Culture-shocking food 1

It was about time I talked about the most important source of culture shock: foreign food.

I adapt easily, although I have a major limitation: I only eat animal products (dairy, eggs, meat) if they are organic. Not because I’m a health freak or a hippie or anything, it’s just that I have heard enough horror stories about the American meat industry. I like my milk and my meat without antibiotics, hormones and not from sick animals if possible, thank you very much.

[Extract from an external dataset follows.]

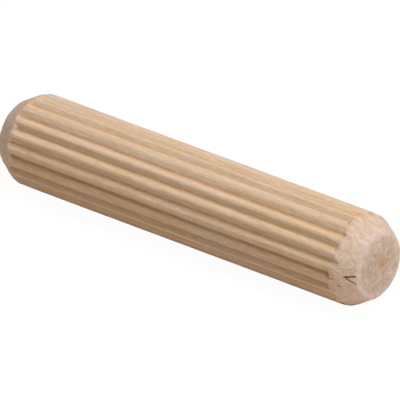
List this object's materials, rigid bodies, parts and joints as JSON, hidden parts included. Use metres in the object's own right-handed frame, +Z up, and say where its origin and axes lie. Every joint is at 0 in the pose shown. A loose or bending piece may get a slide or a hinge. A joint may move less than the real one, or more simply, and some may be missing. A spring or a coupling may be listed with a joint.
{
  "type": "dowel pin",
  "caption": "Straight round wooden dowel pin with fluted sides and a rounded chamfer at both ends, for glued joints between boards.",
  "frame": {"origin": "middle of the pin, on its axis, where the joint line between two boards falls", "axes": "+X along the pin, towards the end with the small split, +Z up with the pin lying on two ridges"},
  "size_m": [0.0382, 0.0078, 0.0078],
  "materials": {
    "wood": "matte"
  },
  "bodies": {
    "root": {"pin": "wood"}
  },
  "joints": []
}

Still, there are lots of new things to surprise me. These are some the best discoveries I have made here:

-Peanut butter. Americans do something weird: they take something perfectly delicious, like 99% peanut butter, and they mix it with salt, loads of sugar, and vegetable oils (up to 40% oil). The commercial stuff is yucky, truly disgusting. The “natural” one is addictive. I have culture-shocked Americans because I’ve invented the peanut-butter-and-tahini sandwich. Yummy. I will miss this one a lot in Spain.

-Almond butter: I had tasted almond cream, heavily sugared, delicious: it has the texture of nut butters and the flavour of marzipan. Almond butter has nothing to do with it, and I haven’t made up my mind about which one I prefer.

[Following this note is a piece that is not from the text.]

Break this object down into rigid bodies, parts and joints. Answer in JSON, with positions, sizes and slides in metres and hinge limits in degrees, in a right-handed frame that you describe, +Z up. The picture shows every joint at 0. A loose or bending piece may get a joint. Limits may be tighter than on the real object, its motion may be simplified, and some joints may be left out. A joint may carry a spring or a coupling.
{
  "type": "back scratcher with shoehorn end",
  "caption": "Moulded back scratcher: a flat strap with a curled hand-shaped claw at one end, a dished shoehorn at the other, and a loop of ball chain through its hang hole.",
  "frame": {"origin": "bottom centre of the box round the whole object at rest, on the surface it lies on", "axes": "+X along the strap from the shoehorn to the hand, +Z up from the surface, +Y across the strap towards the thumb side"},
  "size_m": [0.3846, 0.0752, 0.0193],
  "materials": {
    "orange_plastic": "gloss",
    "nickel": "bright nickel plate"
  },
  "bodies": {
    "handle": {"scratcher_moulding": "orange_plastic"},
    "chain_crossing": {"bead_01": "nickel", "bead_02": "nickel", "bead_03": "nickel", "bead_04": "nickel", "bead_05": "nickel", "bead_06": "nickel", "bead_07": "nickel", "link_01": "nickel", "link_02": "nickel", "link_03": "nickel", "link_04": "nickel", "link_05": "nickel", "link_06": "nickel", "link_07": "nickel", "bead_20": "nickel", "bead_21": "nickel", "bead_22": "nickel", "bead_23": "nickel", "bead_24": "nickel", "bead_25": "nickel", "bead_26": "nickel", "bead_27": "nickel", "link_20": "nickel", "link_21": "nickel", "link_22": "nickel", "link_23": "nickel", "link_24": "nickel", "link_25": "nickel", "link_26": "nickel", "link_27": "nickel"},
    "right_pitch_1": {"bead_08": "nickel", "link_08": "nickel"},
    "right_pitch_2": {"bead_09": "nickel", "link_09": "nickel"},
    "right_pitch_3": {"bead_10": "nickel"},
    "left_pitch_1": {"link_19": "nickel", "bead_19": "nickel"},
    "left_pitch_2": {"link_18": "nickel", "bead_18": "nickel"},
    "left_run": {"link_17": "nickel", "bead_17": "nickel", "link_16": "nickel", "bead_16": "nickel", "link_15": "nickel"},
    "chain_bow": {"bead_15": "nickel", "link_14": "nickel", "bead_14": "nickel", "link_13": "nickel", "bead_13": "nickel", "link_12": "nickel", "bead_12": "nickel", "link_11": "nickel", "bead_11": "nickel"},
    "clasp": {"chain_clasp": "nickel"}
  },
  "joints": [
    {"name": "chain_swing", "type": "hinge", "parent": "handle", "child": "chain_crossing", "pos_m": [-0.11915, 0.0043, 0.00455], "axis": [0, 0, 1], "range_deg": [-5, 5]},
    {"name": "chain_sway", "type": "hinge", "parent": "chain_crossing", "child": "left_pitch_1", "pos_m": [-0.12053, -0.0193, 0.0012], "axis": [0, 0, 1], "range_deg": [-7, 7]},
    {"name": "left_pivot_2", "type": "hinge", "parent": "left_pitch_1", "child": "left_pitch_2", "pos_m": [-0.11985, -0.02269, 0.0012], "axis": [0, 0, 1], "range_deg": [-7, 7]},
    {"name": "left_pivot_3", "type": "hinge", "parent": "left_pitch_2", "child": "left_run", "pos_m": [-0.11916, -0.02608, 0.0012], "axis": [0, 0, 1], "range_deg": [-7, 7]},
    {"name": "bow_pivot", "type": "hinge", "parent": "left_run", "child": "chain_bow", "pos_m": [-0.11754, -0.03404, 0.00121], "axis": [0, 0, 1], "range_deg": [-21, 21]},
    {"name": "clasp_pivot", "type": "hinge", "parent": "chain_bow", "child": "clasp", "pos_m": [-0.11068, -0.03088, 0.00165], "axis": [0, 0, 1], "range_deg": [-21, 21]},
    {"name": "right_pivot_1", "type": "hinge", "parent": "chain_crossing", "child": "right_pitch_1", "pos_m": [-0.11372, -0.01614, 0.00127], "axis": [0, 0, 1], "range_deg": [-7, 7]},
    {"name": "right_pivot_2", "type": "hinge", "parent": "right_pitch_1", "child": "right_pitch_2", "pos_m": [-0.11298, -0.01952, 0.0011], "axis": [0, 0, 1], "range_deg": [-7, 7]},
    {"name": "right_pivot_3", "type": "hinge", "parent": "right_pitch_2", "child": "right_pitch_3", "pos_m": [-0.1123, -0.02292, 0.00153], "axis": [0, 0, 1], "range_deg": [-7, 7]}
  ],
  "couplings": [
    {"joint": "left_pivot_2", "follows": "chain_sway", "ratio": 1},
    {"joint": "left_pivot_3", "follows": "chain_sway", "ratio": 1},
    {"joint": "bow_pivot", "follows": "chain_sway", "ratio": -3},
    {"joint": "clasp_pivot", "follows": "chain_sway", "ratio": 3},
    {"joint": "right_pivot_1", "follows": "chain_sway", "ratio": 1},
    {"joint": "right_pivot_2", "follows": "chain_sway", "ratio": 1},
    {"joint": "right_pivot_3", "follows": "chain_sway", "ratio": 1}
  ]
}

-Cookies are a failure. Someone tried to make cookies with cake dough and felt too guilty to throw away the result. Too greasy for cake and too soft for cookies. BUT: Smarties cookies are a great invention! Look! It’s a cookie with Smarties in it! It’s the funniest-looking food in the world! The problem is that Smarties is the British word for those multicoloured chocolate rounds and when I ask for the cookies at a counter, I never remember the American word for them. Actually, I prefer oatmeal-and-raisin cookies, but they’re less culture-shocking. And most important: shut up and don’t remind me that cookies contain non-organic dairy. I don’t need to know.

-Carrot cake. American carrot cake is the real thing, flour, oil, eggs, grated carrots, sugar, etc. and then you bake a proper cake. Spanish carrot cake is a layering of lightly boiled, grated carrots with readymade, white sponge cake. It’s too sweet. The American one is somehow more than the sum of its parts.

-Kale!! Oh! If we had had this weird sort of crunchy spinach when I was a child my mother would have saved herself a lot of lunch arguments over soggy greens.

-Portobello mushrooms: Oh! oh! oh! I could eat mushrooms every day for the rest of my life and be happy. Portobellos are huge, flat, dark brown mushrooms. Big as a hand. If you are vegetarian you can grill them, put them in a burger roll and pretend they’re a burger (beats veggie burgers any day). You can also stuff them with any bits and pieces. Some supermarkets sell them sliced, but I don’t get it: the whole point of Portobellos is that they are an edible plate!

-Garam Masala spices: OK, this is not American at all, it’s an Indian spice mix like curry, and it contains cardamom, cloves, cumin, cinnamon, nutmeg and a handful other things. It is a bit like curry’s quiet brother, without the turmeric (that is the yellow stuff) and with cinnamon. It sounds sweet, but isn’t really. It makes vegan white bean stew seem like something.

-Lavender flowers: cooking with flowers is weird and cool. They sell these with the spices. It goes gorgeous with tea (mint and lavender tea, mmhhh…. excuse me while I go get the teapot). A vegan bakery puts them on top of their carrot cake. There is lavender chocolate bars too, and they don’t taste like lavender at all. My friend Susan makes lavender truffles, chocolate for grownups.

Everyone thinks there’s no place like home and no kitchen like mama’s. Spaniards abroad complain as much as everyone else about the absence of their favourite dishes. I adapt easily. Sometimes I miss fish, and going out for tapas with friends, the ritual as well as the food. But that’s all.